My husband and I are utilitarian travelers seeking destinations that others often elude. So while most visitors to Rye Patch Reservoir enter the State Park where amenities such as picnic tables and showers are plenty, my husband and I skirt the east end of the reservoir for secluded spots where we can reflect and enjoy a quiet afternoon.
The Nevada High Desert is as enchanting as any place on earth. Although it lacks the architectural spectacle so seductive in our southwest deserts, a willingness to patiently observe silence and moods that drift across the sky will be rewarded.
Every desert traveler dreams of an oasis. When we first began exploring the Imlay area a couple of years ago, the east end of Rye Patch had been extracted by drought. Last year’s rains replenished its water levels but this year’s moderate rainfall could foretell a reversal.
It’s best to herald it while it’s here.
5 thoughts on “Nevada Desert Blues: Rye Patch Reservoir”
I enjoyed your posts. My husband and I also seek out scenic destinations in wilderness places. Your photos intrigued me.
Thank you, I appreciate your comment. Do you have a favorite place that you’ve visited or one that you enjoy returning to every year?
Yes, actually two. We are enthralled with Lake Tahoe and Yosemite National Park. We never tire of exploring the primitive areas of these places as well as the frequently visited venues.
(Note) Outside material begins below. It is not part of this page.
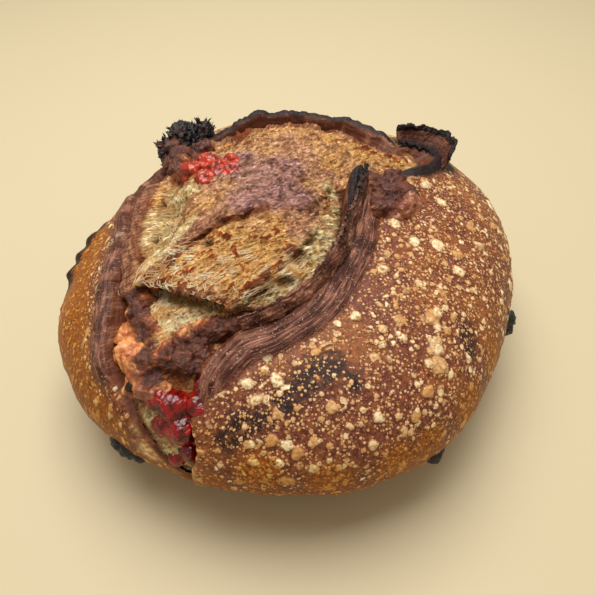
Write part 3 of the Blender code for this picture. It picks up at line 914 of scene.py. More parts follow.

Both beautiful places! Are you by chance familiar with Bear Valley Campground in the Tahoe National Forest? It is one of our favorite places to camp in the Tahoe area. Serene and very remote, as Tahoe campgrounds go. We sometimes camp there on our way to the Nevada Desert. Do you have a favorite place to camp in that region?
I’m not familiar with this campground but we will check it out. We try different areas every time we go.